Drug development is stuck in an innovation gap, in which it incurs staggering expenses and takes many, ten to fifteen, years to get a drug to market, furthermore, during the process many animals are sacrificed in preclinical work, and in the end many times the results from the animal studies does not accurately predict what will happen in humans, resulting in failures, delays, and recalled drugs. There is currently a gap in the preclinical testing platform for therapeutics. Organ-on-a-chip technologies of closing this gap, and have the potential of curtailing the high experimental costs and complexities associated with in vivo studies, and eventually evolving into next generation tools for therapeutic validation and development.

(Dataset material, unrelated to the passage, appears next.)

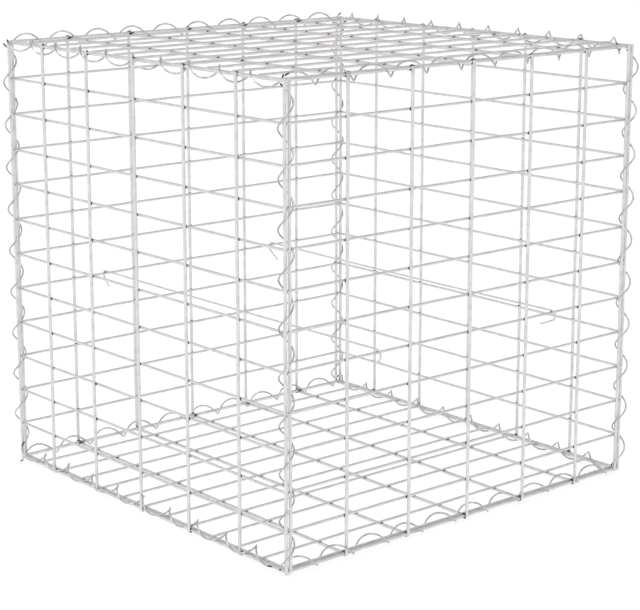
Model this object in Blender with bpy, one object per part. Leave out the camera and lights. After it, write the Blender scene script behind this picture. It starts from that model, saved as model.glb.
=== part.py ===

We propose that by using a multi-compartment microfluidic platform, while integrating synthetic biointeractive hydrogels into and between the compartments, we will be able to produce a multi-organ-on-a-chip which recapitulates organ-like functions in each compartment and a vascular-similar conduit system between compartments to produce an early stage human on-a-chip for future therapeutic assessment and development applications.
This project aims to develop a preliminary human-on-a-chip device, initially focusing on a heart-, and liver-on-a-chip and an endothelialized-conduit system between and through the two organ compartments.
Successful production of this platform will improve the therapeutic and pharmaceutical development pipeline, while also minimizing our reliance on animal testing in accordance with the needs and guidelines within the EU.
The long term implications of this work would result in increasing the throughput of therapeutics, directly minimizing the cost of drug development and increasing the efficiency. This would lead to lowered economic burden to produce drugs, as well as quicker turn around, having large implications on improving the quality of life in globally.